La calentura se me fue en el acto. Dejé de ser el hombre viril del que me jactaba por haber pasado la noche con Alexandra y volví a ser un niño. Un grito suplicante se apoderó de mi hogar: “¡Mamá!”
*
Aquella anécdota con mi abuela me dejó un trauma muy fuerte. No acudí a la cita con Alexandra. Ahora sus olores los relacionaba con los de mi abuela, y la conclusión era nauseabunda. Una mezcla de flores con naftalina. Nunca más la volví a ver. Asimismo dejé de tener contacto con mujeres un buen tiempo. Mis amigos fueron abandonando el “vicio” paulatinamente. Preferían pasar el tiempo buscando chicas. Y así, entre traumas y controles negros del Play Station 2, me fui quedando solo.

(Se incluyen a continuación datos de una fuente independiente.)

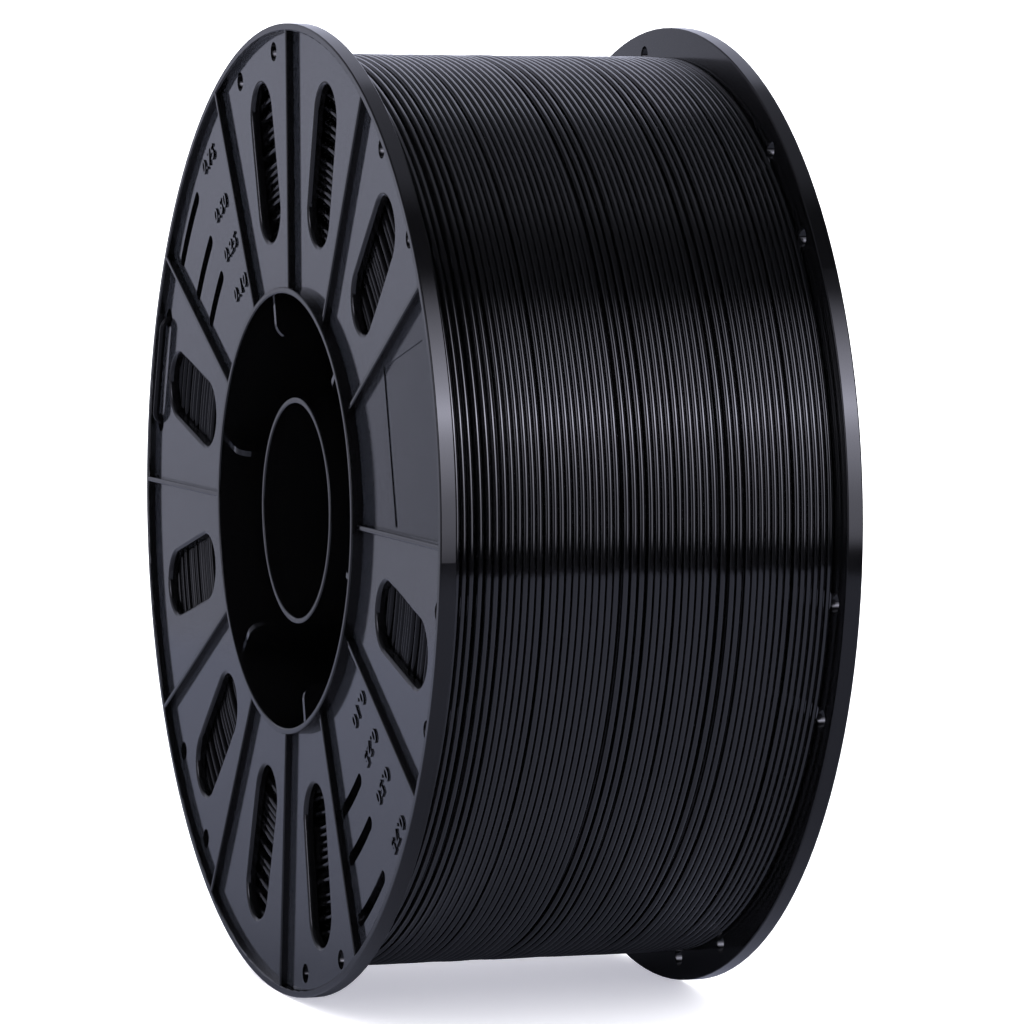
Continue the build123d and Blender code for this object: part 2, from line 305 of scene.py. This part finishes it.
def make_flange_material():
    """Black moulded plastic: spark-textured satin on the web, smooth and glossy on walls and edges."""
    n = Nodes("moulded_black")
    coord = n.new("TexCoord").outputs["Object"]
    place = n.new("SeparateXYZ", {0: coord})
    facing = n.new("SeparateXYZ", {0: n.new("TexCoord").outputs["Normal"]})
    flat = n.ramp(n.math("ABSOLUTE", facing.outputs["Y"]), 0.985, 0.997, 0.0, 1.0)
    depth = n.math("SUBTRACT", -FACE_Y, n.math("ABSOLUTE", place.outputs["Y"]))
    below = n.ramp(depth, WEB_STEP - 0.25 * MM, WEB_STEP - 0.1 * MM, 0.0, 1.0)
    above = n.ramp(depth, RIM_WIDTH - 0.45 * MM, RIM_WIDTH - 0.35 * MM, 1.0, 0.0)
    web = n.math("MULTIPLY", flat, n.math("MULTIPLY", below, above))
    grain = n.noise(coord, GRAIN_SCALE, 2.0)
    speck = n.ramp(grain, 0.35, 0.65, 0.0, 1.0)
    spark = n.new("Mix", {0: speck, 6: SPARK_DARK, 7: SPARK_LIGHT}, data_type="RGBA")
    colour = n.new("Mix", {0: web, 6: SMOOTH_PLASTIC, 7: spark.outputs[2]}, data_type="RGBA")
    n.link(colour.outputs[2], "Base Color")
    n.shader.inputs["IOR"].default_value = 1.46
    blotch = n.noise(coord, 60.0, 3.0)
    rough_web = n.ramp(blotch, 0.3, 0.7, 0.05, 0.08)
    rough_wall = n.ramp(blotch, 0.3, 0.7, 0.1, 0.15)
    rough = n.new("Mix", {0: web, 2: rough_wall, 3: rough_web}, data_type="FLOAT").outputs[0]
    n.link(rough, "Roughness")
    # The field for a label leans a little more than the rest of the left web, in shading only
    turn = n.degrees("ARCTAN2", place.outputs["Z"], place.outputs["X"])
    field = n.math("MULTIPLY", n.ramp(turn, LABEL_FIELD[0], LABEL_FIELD[0] + 0.1, 0.0, 1.0),
                   n.ramp(turn, LABEL_FIELD[1] - 0.1, LABEL_FIELD[1], 1.0, 0.0))
    field = n.math("MULTIPLY", field, n.ramp(place.outputs["Y"], -MM, MM, 1.0, 0.0))
    across = n.new("CombineXYZ", {"X": place.outputs["X"], "Y": 0.0, "Z": place.outputs["Z"]})
    lean = n.math("MULTIPLY", n.math("MULTIPLY", field, web), -LABEL_CURVE)
    lean = n.new("VectorMath", {0: across.outputs[0], "Scale": lean}, operation="SCALE").outputs["Vector"]
    facing_now = n.new("NewGeometry").outputs["Normal"]
    leaning = n.new("VectorMath", {0: facing_now, 1: lean}, operation="ADD").outputs["Vector"]
    leaning = n.new("VectorMath", {0: leaning}, operation="NORMALIZE").outputs["Vector"]
    bump = n.new("Bump", {"Strength": web, "Distance": GRAIN_DEPTH, "Height": grain, "Normal": leaning})
    n.link(bump.outputs["Normal"], "Normal")
    return n.material


def make_core_material():
    """Smooth black plastic of the barrel, the hub and the bore tube."""
    n = Nodes("smooth_black")
    coord = n.new("TexCoord").outputs["Object"]
    n.shader.inputs["Base Color"].default_value = DEEP_BLACK
    n.shader.inputs["IOR"].default_value = 1.5
    blotch = n.noise(coord, 80.0, 3.0)
    n.link(n.ramp(blotch, 0.3, 0.7, 0.12, 0.2), "Roughness")
    bump = n.new("Bump", {"Strength": 0.05, "Distance": 0.1 * MM, "Height": n.noise(coord, 400.0)})
    n.link(bump.outputs["Normal"], "Normal")
    return n.material


def make_filament_material(name, ior):
    """Black extruded filament: smooth, semi-gloss, with slight dulling along its length."""
    n = Nodes(name)
    coord = n.new("TexCoord").outputs["Object"]
    n.shader.inputs["Base Color"].default_value = DEEP_BLACK
    n.shader.inputs["IOR"].default_value = ior
    dull = n.noise(coord, 90.0, 4.0)
    n.link(n.ramp(dull, 0.3, 0.7, 0.07, 0.1), "Roughness")
    bump = n.new("Bump", {"Strength": 0.04, "Distance": 0.1 * MM, "Height": n.noise(coord, 700.0)})
    n.link(bump.outputs["Normal"], "Normal")
    return n.material


# ---------------------------------------------------------------- the winding

def add_piece(name, vertices, faces, material, replaced):
    """A smooth piece of the winding that stands for a CAD node."""
    mesh = bpy.data.meshes.new(name)
    mesh.from_pydata(vertices, [], faces)
    mesh.materials.append(material)
    mesh.shade_smooth()
    piece = bpy.data.objects.new(name, mesh)
    bpy.context.scene.collection.objects.link(piece)
    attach(piece, "root")
    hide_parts(replaced)
    return piece


def at_angle(radius, y, angle):
    return Vector((radius * math.cos(angle), y, radius * math.sin(angle)))


def rise(value):
    """Smooth step from 0 to 1."""
    value = min(max(value, 0.0), 1.0)
    return value * value * (3 - 2 * value)


# Where the winder skipped: turns counted from the left, and how much each skip adds
SKIPS = [(3.2, 0.6), (4.6, 0.45), (6.1, 0.5), (23.5, 0.7), (24.9, 0.55), (26.3, 0.5),
         (36.2, 0.6), (37.6, 0.7), (39.4, 0.5), (46.5, 0.4), (12.4, 0.35), (30.8, 0.35)]
# Each turn runs level, then crosses to the next place at the back of the spool
CROSSOVER_START = 0.76
CROSSOVER_SPAN = 0.22
STEPS_A_TURN = 160
SECTION_ANGLES = [-100, -75, -50, -25, 0, 25, 50, 75, 100, 180]
TAIL_ANGLE = 158.9
# Layers of the pack: their spacing, how far the ends of some are set back, and how deep the gaps go
PACK_LAYER_PITCH = 1.9 * MM
PACK_SETBACKS = [0.0, 0.0, 0.1, 0.25, 1.2]
PACK_GAP = 1.8 * MM
PACK_ARC = [-90, -60, -30, 0, 30, 60, 90]
PACK_STEPS = 128
PACK_SEED = 11


def make_outer_turns(material):
    """One strand wound side by side across the spool, a little unevenly."""
    spare = sum(extra for start, extra in SKIPS) * MM
    room = 2 * LAYER_HALF - 2 * STRAND_RADIUS - spare
    turns = int(room / PITCH) + 1
    pitch = room / (turns - 1)
    first_y = -LAYER_HALF + STRAND_RADIUS
    steps = turns * STEPS_A_TURN
    sections = [math.radians(a) for a in SECTION_ANGLES]
    vertices = []
    faces = []
    for step in range(steps + 1):
        turn = step / STEPS_A_TURN
        angle = math.radians(TAIL_ANGLE + REST_TURN) - TAU * turn
        crossed = min(int(turn) + rise((turn % 1 - CROSSOVER_START) / CROSSOVER_SPAN), turns - 1)
        skipped = sum(extra * rise(turn - start) for start, extra in SKIPS) * MM
        edge = min(turn, turns - turn, 4.0) / 4.0
        around = Vector((math.cos(angle), math.sin(angle), turn / 7))
        wander = 0.22 * MM * noise.noise(around * 1.6) * edge
        lift = 0.16 * MM * (noise.noise(around * 2.3 + Vector((5, 0, 0))) - 0.4)
        y = first_y + crossed * pitch + skipped + wander
        radius = WINDING_RADIUS - STRAND_RADIUS - 0.05 * MM + min(lift, 0.0)
        for s in sections:
            out = radius + STRAND_RADIUS * math.cos(s)
            vertices.append(at_angle(out, y + STRAND_RADIUS * math.sin(s), angle))
    count = len(sections)
    for step in range(steps):
        for k in range(count):
            a = step * count + k
            b = step * count + (k + 1) % count
            faces.append((a, b, b + count, a + count))
    faces.append(tuple(reversed(range(count))))
    faces.append(tuple(steps * count + k for k in range(count)))
    return add_piece("filament_outer_turns", vertices, faces, material, "filament_outer_layer")


def make_inner_layers(material):
    """The pack under the outer layer: grooved outside, ridged on both sides where layers end."""
    rng = random.Random(PACK_SEED)
    depth = PACK_RADIUS - BARREL_RADIUS
    layers = int(depth / PACK_LAYER_PITCH)
    profile = []
    arc = [math.radians(a) for a in PACK_ARC]
    for side in (-1, 1):
        ridge = []
        for layer in range(layers):
            r = BARREL_RADIUS + (layer + 0.5) * depth / layers
            back = -web_back(r) - 0.1 * MM - STRAND_RADIUS - rng.choice(PACK_SETBACKS) * MM
            ridge.append((r - PACK_LAYER_PITCH / 2 - 0.01 * MM, back - PACK_GAP))
            for a in arc:
                ridge.append((r + STRAND_RADIUS * math.sin(a), back + STRAND_RADIUS * math.cos(a)))
            ridge.append((r + PACK_LAYER_PITCH / 2 - 0.02 * MM, back - PACK_GAP))
        if side < 0:
            profile += [(r, -y) for r, y in ridge]
            grooves = int(2 * (LAYER_HALF - 2.2 * MM) / PITCH)
            for g in range(grooves):
                middle = (g - (grooves - 1) / 2) * PITCH
                for a in arc[::2]:
                    out = PACK_RADIUS - STRAND_RADIUS * (1 - math.cos(a)) - 0.02 * MM
                    profile.append((out, middle + STRAND_RADIUS * math.sin(a)))
        else:
            profile += list(reversed(ridge))
    steps = PACK_STEPS
    count = len(profile)
    vertices = [at_angle(r, y, TAU * step / steps) for step in range(steps) for r, y in profile]
    faces = []
    for step in range(steps):
        for k in range(count):
            a = step * count + k
            b = step * count + (k + 1) % count
            c = ((step + 1) % steps) * count + (k + 1) % count
            d = ((step + 1) % steps) * count + k
            faces.append((a, d, c, b))
    return add_piece("filament_wound_pack", vertices, faces, material, "filament_inner_layers")


# ---------------------------------------------------------------- gauge numerals

# Beside each group of arc windows: angle of the group, and how far the baselines lean from it
NUMERAL_GROUPS = [(131.0, -10.0), (-37.5, -2.5)]
NUMERALS = [("0.75", 115.0), ("0.50", 98.5), ("0.25", 85.3), ("0.10", 72.0)]
NUMERAL_SIZE = 5.7 * MM
NUMERAL_HEIGHT = 0.45 * MM
NUMERAL_BOLD = 0.08 * MM


def make_numerals(material):
    """Raised numerals on the left flange's web, their tops outwards."""
    vertices = []
    faces = []
    outwards = Vector((0, -1, 0))
    for group, lean in NUMERAL_GROUPS:
        for body, radius in NUMERALS:
            text = bpy.data.curves.new("numeral", "FONT")
            text.body = body
            text.size = NUMERAL_SIZE
            text.space_character = 1.2
            text.offset = NUMERAL_BOLD
            text.align_x = "CENTER"
            text.align_y = "CENTER"
            text.extrude = NUMERAL_HEIGHT / 2
            text.resolution_u = 4
            letter = bpy.data.objects.new("numeral", text)
            shape = bpy.data.meshes.new_from_object(letter)
            middle = at_angle(radius * MM, web_face(radius * MM) - NUMERAL_HEIGHT / 2, math.radians(group))
            across = at_angle(1.0, 0.0, math.radians(group - 90 + lean))
            above = at_angle(1.0, 0.0, math.radians(group + lean))
            start = len(vertices)
            for v in shape.vertices:
                vertices.append(middle + across * v.co.x + above * v.co.y + outwards * v.co.z)
            faces += [[start + k for k in face.vertices] for face in shape.polygons]
            bpy.data.objects.remove(letter)
            bpy.data.curves.remove(text)
            bpy.data.meshes.remove(shape)
    mesh = bpy.data.meshes.new("gauge_numerals")
    mesh.from_pydata(vertices, [], faces)
    mesh.materials.append(material)
    piece = bpy.data.objects.new("gauge_numerals", mesh)
    bpy.context.scene.collection.objects.link(piece)
    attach(piece, "root")
    return piece


# ---------------------------------------------------------------- making it all

make_camera()
make_floor()
make_world()

flange_black = make_flange_material()
core_black = make_core_material()
filament_black = make_filament_material("filament_black", 1.6)
# The pack and the loose end get copies of the filament with weaker reflections, darker as if in shade:
# painted shade
pack_shaded_black = make_filament_material("filament_pack_black", 1.3)
tail_shaded_black = make_filament_material("filament_tail_black", 1.25)

for node, material in (
    ("left_flange", flange_black),
    ("right_flange", flange_black),
    ("left_barrel", core_black),
    ("right_barrel", core_black),
    ("hub", core_black),
    ("bore_tube", core_black),
    ("filament_tail", tail_shaded_black),
):
    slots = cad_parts[node].data.materials
    slots.clear()
    slots.append(material)

make_outer_turns(filament_black)
make_inner_layers(pack_shaded_black)
make_numerals(flange_black)

bpy.context.scene.view_settings.view_transform = "Standard"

Mi abuela seguía con lo suyo. Mi madre estaba cada vez más desesperada, la volvía loca. Pienso que mi incidente con la abuela significó para ella un trauma peor. La escuchaba llorar muchísimas noches. Confieso que deseé con todas mis fuerzas que mi abuela se muera. Que nos deje en paz.
Los recuerdos que tenía de la persona que más había influenciado en mi niñez se distorsionaban con los hechos de la actualidad. Mi abuela siempre fue una mujer pudorosa. Siempre aconsejándole a mi hermana que había que cuidarse, que no tenía por qué andar con poca ropa. Ahora se paseaba desnuda por mi hogar como si nada. Insultaba a diestra y siniestra, se comía la mantequilla como si se tratase de una fruta, luchaba por escaparse de su cuarto.
Fue así que al año siguiente, y luego de tormentosas anécdotas que prefiero obviar, tratando de huir de su encierro, cayó al suelo. Se rompió la cadera la abuela. Ahora andaba en silla de ruedas. Y como por arte de magia, su luz se apagó. Parece que lo conciente que aún guardaba floreció. Y se dedicó a esperar el fin sin hacernos problemas.
El día de su muerte yo andaba en el “vicio”. Alexis me había retado a un mano a mano que superé con facilidad. Thierry Henry, la gacela, se encargó de desechar en todos los asiduos concurrentes al lugar el rumor que indicaba que yo había perdido habilidad en el Winning. Cuando me enteré de lo de la abuela, me sorprendió mi indiferencia. Permanecí inmutable tanto en el velorio como en su entierro. Mi abuela se había ido de mi vida ya hace mucho tiempo.
Dos días después, los cables de noticias deportivas por la televisión informaban sobre “el traspaso del año”. Thierry Henry, del Arsenal, abandonaba su club de toda la vida para enrolarse al Barcelona de España. Era el fin de la dinastía del Arsenal en el “vicio”. Sin la gacela, no podría ganar nada. Y pasar a usar otro equipo era algo vetado en el código de los “viciosos”. Mi hogar, después de tiempo, era un monumento al silencio, como yo. Entonces apagué el televisor, me senté al borde de mi cama, y lloré, lloré y lloré.